Given a collection of candidate numbers (C) and a target number (T), find all unique combinations in C where the candidate numbers sums to T.

Each number in C may only be used once in the combination.

Note:

  • All numbers (including target) will be positive integers.
  • The solution set must not contain duplicate combinations.

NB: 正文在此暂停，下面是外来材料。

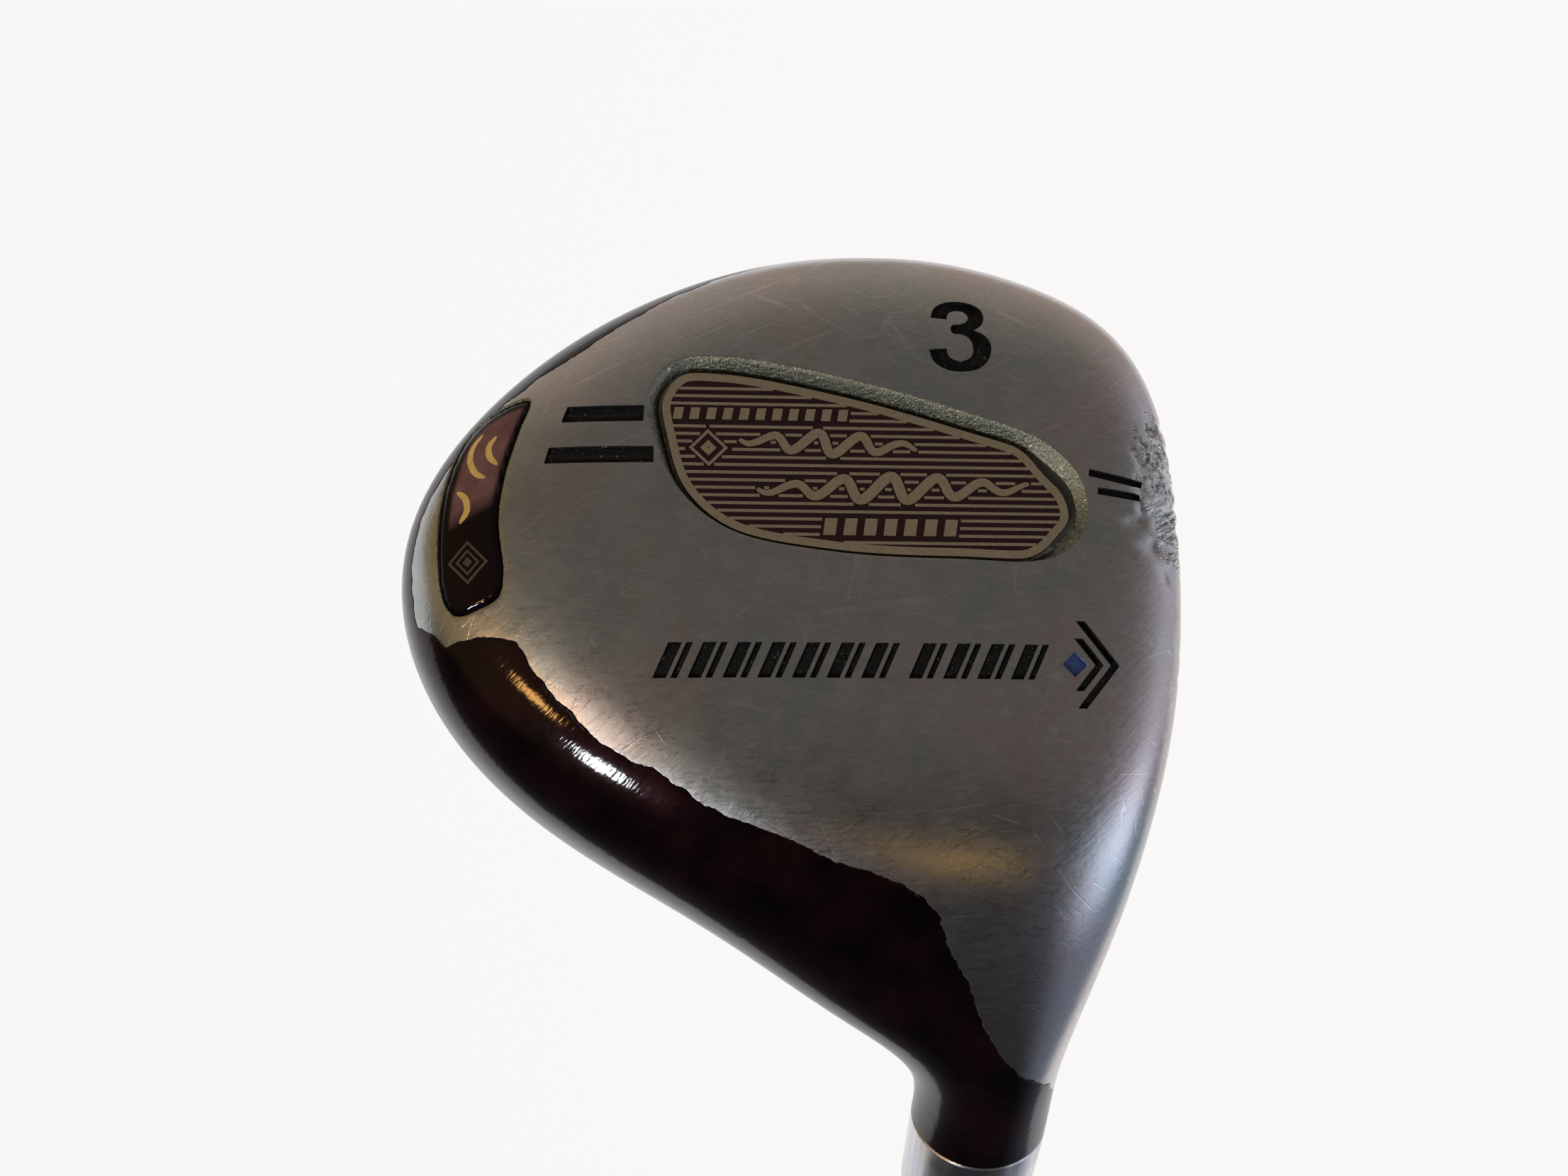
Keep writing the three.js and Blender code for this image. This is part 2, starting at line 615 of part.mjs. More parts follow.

For example, given candidate set [10, 1, 2, 7, 6, 1, 5] and target 8,
A solution set is:

[
  [1, 7],
  [1, 2, 5],
  [2, 6],
  [1, 1, 6]
]

这题和之前的LeetCode Combination Sum很类似,但是要求同一个数字不能重复选,不过candidates里面可能会有重复的数字。所以策略就是在一个for循环里面判断数字是否重复,注意不能在递归里面判断所选数字是否重复,因为递归的时候是可以选相同数字的,比如样例的[1,1,6]。同时递归的时候传入当前下标的下一个下标。

完整代码如下:

class Solution {
public:
	void work(vector<vector<int>>& ans, vector<int>& candidates, int idx, vector<int>& sol, int target) {
		if (target == 0) {
			ans.push_back(sol);
		}
		else {
			for (int i = idx; i < candidates.size(); i++) {
				if (candidates[i] > target)break;
				if (i != idx && candidates[i] == candidates[i - 1])continue; // i != idx
				sol.push_back(candidates[i]);
				work(ans, candidates, i + 1, sol, target - candidates[i]); // i + 1
				sol.pop_back();
			}
		}
	}
	vector<vector<int>> combinationSum2(vector<int>& candidates, int target) {
		vector<vector<int>> ans;
		vector<int> sol;
		sort(candidates.begin(), candidates.end());
		work(ans, candidates, 0, sol, target);
		return ans;
	}
};

本代码提交AC,用时10MS。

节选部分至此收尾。